About Me

I have done a lot of things in my life and have also worked in many different jobs to make a living and to experience life. This blog is just some of my musings, sometimes funny, sometimes inspirational, sometimes sad, sometimes angry, sometimes simple but all the time, it's just me.

Tuesday, August 4, 2009

Stop blaming the child

"El Nino drying up Sarawak" - The Star, 4th August 2009.

El Nino - the child or the little boy, depending how you do your Spanish translation is apparently causing havoc to the Malaysian weather again.

But easily, El Nino then gets the blame for all the haze that we are having.

That is like spoiling the child, and then blaming the child for being spoilt.

The haze is caused by open burning.

Nothing else.

No special weather phenomena.

I am no scientist or weather expert myself, so like everyone else, I consult the trusted WWW on this. According to the wiki:

El Niño is a combination of atmospheric and oceanic phenomena in the tropical Pacific Ocean. It is manifested in the atmosphere by changes in the pressure difference between Tahiti and Darwin, Australia, and in the ocean by warming of surface waters of the tropical Eastern Pacific Ocean.

The oscillation does not have a single well-defined period but instead occurs every three to eight years. The name is from the Spanish for "the little boy", refers to the Christ child, because the phenomenon is usually noticed around Christmas in the Pacific near South America.

A period of cooling in the tropical Pacific is the opposite extreme in the natural ENSO cycle and is called La Niña. The phenomenon often is abbreviated in scientific usage as ENSO and in popular usage is commonly called simply El Niño.

The mechanisms that sustain the El Niño - La Niña cycle remain a matter of research, but El Nino is associated with disruption of Pacific trade winds and a stronger than usual so-called Madden-Julian oscillation, which is the frequent and regularly occurring eastward progression of tropical rainfall over the Pacific.
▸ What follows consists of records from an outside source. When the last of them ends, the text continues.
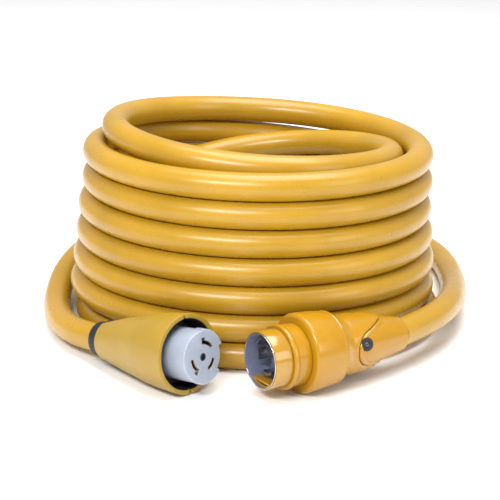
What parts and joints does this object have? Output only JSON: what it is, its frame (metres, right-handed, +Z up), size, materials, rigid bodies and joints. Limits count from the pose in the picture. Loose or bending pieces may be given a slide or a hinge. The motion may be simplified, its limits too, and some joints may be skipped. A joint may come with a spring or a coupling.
{
  "type": "shore power cord",
  "caption": "Coiled yellow shore power cord with a jaw-clamp female connector and a moulded locking plug lying in front of the coil.",
  "frame": {"origin": "under the middle of the object's box, on the surface that it lies on", "axes": "+Z up; -Y is the side where the two ends lie; +X towards the plug"},
  "size_m": [0.43, 0.5895, 0.205],
  "materials": {
    "cord_jacket": "satin",
    "jaw_shell": "satin moulded",
    "black_rubber": "satin",
    "white_insulator": "translucent moulded nylon",
    "grey_insulator": "matte",
    "plug_moulding": "semi-gloss moulded",
    "nickel": "nickel plated",
    "steel": "bright",
    "brass_contact": "bright",
    "lens": "dark tinted lens",
    "lamp": "clear",
    "wire_black": "satin",
    "wire_red": "satin",
    "wire_white": "satin",
    "wire_green": "satin"
  },
  "bodies": {
    "root": {"blade_carrier": "grey_insulator", "blade_ground": "nickel", "blade_neutral": "nickel", "blade_x": "nickel", "blade_y": "nickel", "carrier_screws": "nickel", "centre_bush": "black_rubber", "centre_screw": "steel", "connector_wire_ground": "wire_green", "connector_wire_neutral": "wire_white", "connector_wire_x": "wire_black", "connector_wire_y": "wire_red", "contact_ground": "brass_contact", "contact_neutral": "brass_contact", "contact_x": "brass_contact", "contact_y": "brass_contact", "cord_coil": "cord_jacket", "cord_tail_connector": "cord_jacket", "cord_tail_plug": "cord_jacket", "face_seal": "black_rubber", "hinge_pins": "steel", "indicator_bezel": "black_rubber", "indicator_lamp": "lamp", "indicator_lens": "lens", "inner_body": "black_rubber", "jaw_springs": "steel", "metal_shell": "nickel", "plug_body": "plug_moulding", "plug_collar": "plug_moulding", "plug_terminal_screws": "nickel", "plug_wire_ground": "wire_green", "plug_wire_neutral": "wire_white", "plug_wire_x": "wire_black", "plug_wire_y": "wire_red", "polarity_key": "plug_moulding", "rear_collar": "black_rubber", "rear_grip": "plug_moulding", "receptacle_insert": "white_insulator", "shell_sleeve": "plug_moulding", "terminal_screws": "steel"},
    "jaw_near": {"jaw_near": "jaw_shell"},
    "jaw_far": {"jaw_far": "jaw_shell"}
  },
  "joints": [
    {"name": "jaw_near_hinge", "type": "hinge", "parent": "root", "child": "jaw_near", "pos_m": [-0.11137, -0.21501, 0.02853], "axis": [0.0873, -0.0825, -0.9928], "range_deg": [0, 3.5], "stiffness_Nm_per_rad": 1.2, "springref_deg": -20.05},
    {"name": "jaw_far_hinge", "type": "hinge", "parent": "root", "child": "jaw_far", "pos_m": [-0.11137, -0.21501, 0.02853], "axis": [0.0873, -0.0825, -0.9928], "range_deg": [-3.5, 0], "stiffness_Nm_per_rad": 1.2, "springref_deg": 20.05}
  ],
  "couplings": [
    {"joint": "jaw_far_hinge", "follows": "jaw_near_hinge", "ratio": -1}
  ]
}
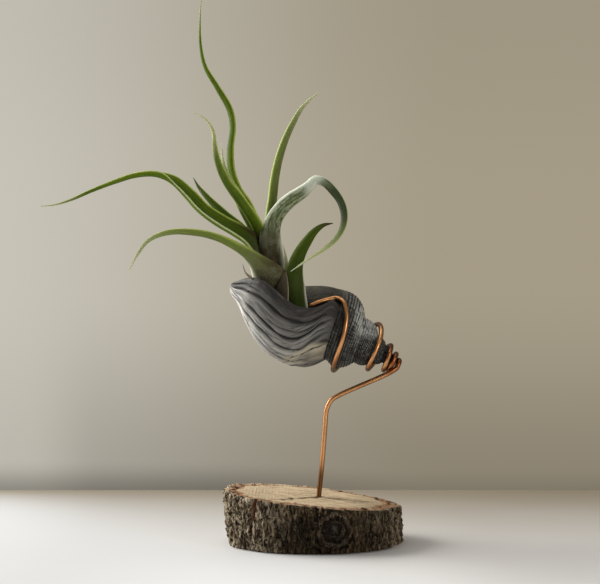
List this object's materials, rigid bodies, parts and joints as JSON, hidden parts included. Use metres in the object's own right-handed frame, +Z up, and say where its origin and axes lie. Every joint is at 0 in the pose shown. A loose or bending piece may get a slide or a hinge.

El Niño is associated with floods, droughts and is linked to other weather disturbances in many locations around the world. El Niño's effects in the Atlantic Ocean lag behind those in the Pacific by 12 to 18 months. Developing countries dependent upon agricultural and fishing are especially affected.

El Niño's effects on weather vary with each event. Recent research suggests that treating ocean warming in the eastern tropical Pacific separately from that in the central tropical Pacific may help explain some of these variations.

So, I do not see a consistent story between what they say in Malaysia. In Malaysia, El Nino is a code word for haze and open burning. It does not occur every 3-5 years nor near Christmas time, it occurs when there is haze and open burning. The Malaysian El Nino is caused by a phenomena that is called match stick and dry leaves.

We continuously keep allowing people to burn openly, whether it is dry leaves on their lawns or dry dead trees in their farms or old dead palm trees in their plantations.

We continuously blame slash and burn activities but we do not teach people new methods of planting.

We continuously blame the palm oil industry but we also promote and continue to buy palm products.

Stop blaming the little kid, start taking some of the blame ourselves . . . then maybe, just maybe, we can improve.

Take care and be well.

1 comment:

Ser said...

True..... Open burning here in Borneo is sooooooo bad......

Just on the beach you can see the fisherman or whoever just burning garbage etc..etc...

Today, can't even open the balcony doors...so stuffy...sigh!